The film overlooks Alisha’s relationship with Tia. The women grew up together in Mumbai and were separated when their families could no longer stand each other. Alisha, the daughter of the poorer father, did not get the posh higher education in the US that Tia received. Love and bitterness vie for an upper hand in such relationships, but the film does not invest in it the way it does in the dull montages of Zain and Alisha having sex.
Towards its end, Gehraiyaan becomes an even more familiar drama, with generous soap-opera edges, about greed in the modern world. Zain chases money and sexual desire in equal gusto, a slippery slope. The woman he is seduced by cannot meet his financial needs and the woman who has the money cannot satiate his emotional and physical needs. A crime and subsequent cover-up happens, but the film does not change its gaudy tone.
Padukone does an impression of herself from Piku and Tamasha, melancholic without a context, strenuously delivering lines that sound like they belong to someone else. Chaturvedi is grossly ineffective as the lover and a dangerously ambitious man. Ananya’s inexperienced, rawer performance comes across as more impressive than the rest.

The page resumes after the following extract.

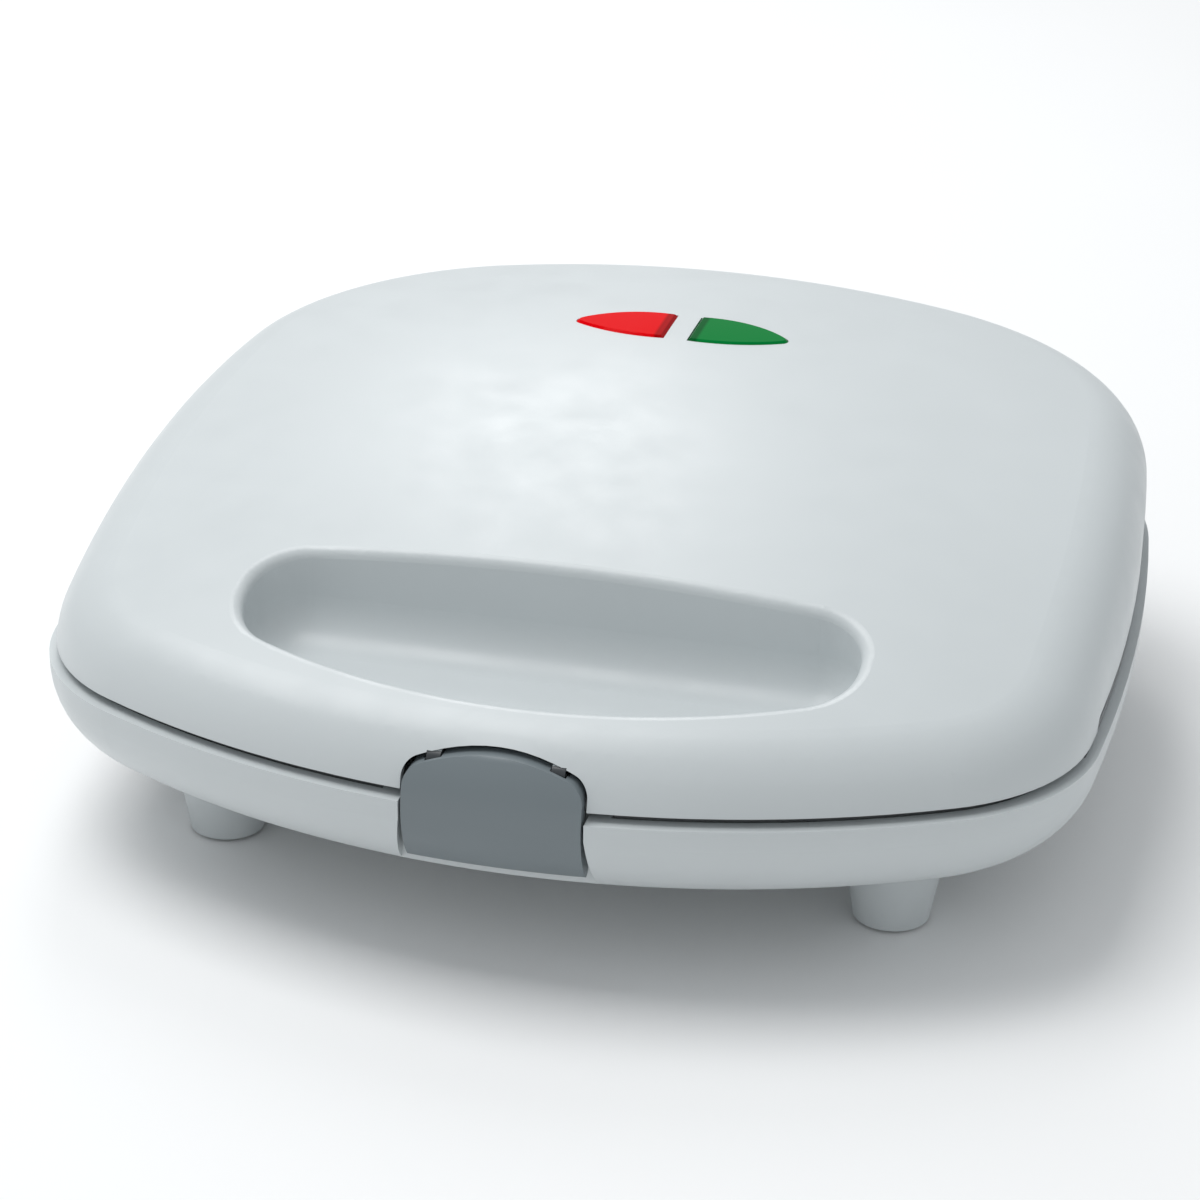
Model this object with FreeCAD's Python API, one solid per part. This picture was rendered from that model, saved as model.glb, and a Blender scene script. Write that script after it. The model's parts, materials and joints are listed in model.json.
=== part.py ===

Naseeruddin Shah, the veteran actor, stuns in a role that asks for nothing but a screen image he has built over the recent years, of a formerly tough father yearning to keep in touch with his kids. Shah lives with a cat, a cliched representation of his loneliness.
Recommended
Vinil Paul’s Hasee Toh Phasee, a film set on a similar but far more complicated ground, benefited immensely from its earnest airiness. It recognised the fable-like quality of its plot – one must choose love over material wealth. It stayed off of the danger of taking oneself seriously. Gehraiyaan, punching above the weight of its plot, aspiring to become a product that is both artistic and sellable on social media, becomes a boring parody of a modern relationship drama.